Tory plan to rip up workers' rights will be fought 'tooth and nail'

Workers’ rights protected in EU law would be torn up under plans being drawn up by Brexiteer Tories.

Boris Johnson’s Business Department plans to dump rules governing the 48-hour week and rest breaks at work.

According to a leak to the Financial Times newspaper Ministers are drawing up proposals that could mean longer working weeks and not including overtime pay when calculating some holiday pay entitlements.

The post-Brexit plan comes despite numerous pledges by Boris Johnson that quitting the EU would not undermine rules protecting working hours.

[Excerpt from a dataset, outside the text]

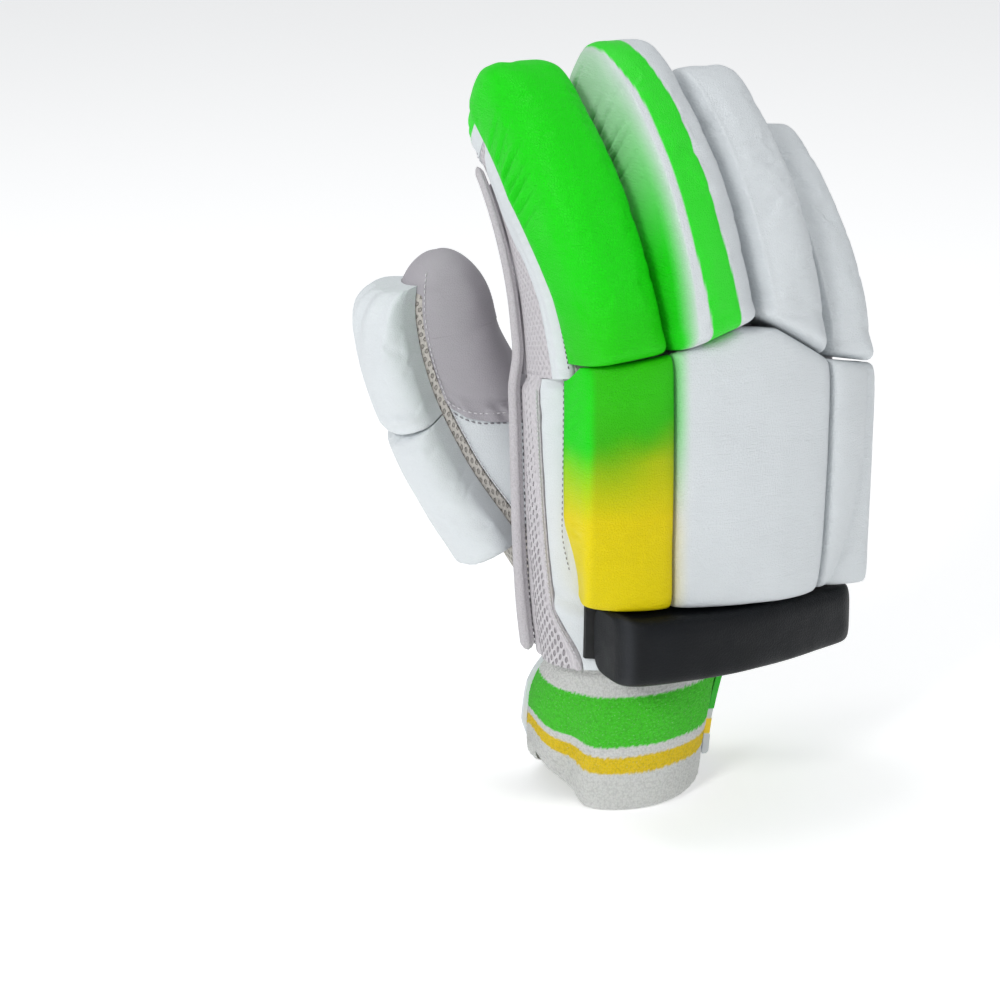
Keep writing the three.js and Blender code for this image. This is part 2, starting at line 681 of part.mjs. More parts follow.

Labour’s Ed Miliband said the party would fight “tooth and nail” against the plans. Trade unions reacted with fury and the SNP said independence is the only way to protect workers’ rights in Scotland.

Miliband, the Shadow Business Secretary, said: “Conservative Ministers promised time and again they will not row back on workers’ rights but their mask has slipped.”

Labour's shadow business secretary Ed Miliband said proposals were a 'disgrace' (PA Wire)

Newly appointed Business Secretary Kwasi Kwarteng insisted the government is not planning to “lower” workers’ rights

“We want to protect and enhance workers’ rights going forward, not row back on them.”

The Department for Business said labour market policy was kept under “regular review” to ensure businesses had the “appropriate freedoms and flexibility to innovate and grow”.

But Miliband said that “crucially there has been no real denial that the specific proposals reported are on the table.”

The former Labour leader added: “These proposals to rip up workers’ rights should not even be up for discussion, and Labour will fight tooth and nail against them if Ministers pursue this course of action.”

SNP Shadow Business Secretary Drew Hendry MP said: “Millions of workers depend on the protections that are enshrined in EU law. Westminster cannot be trusted to protect and advance them

“It is clear that the only way to properly protect workers’ rights in Scotland is to become an independent country with full powers over employment law, equality law, and the ability to protect Scotland’s place in Europe.”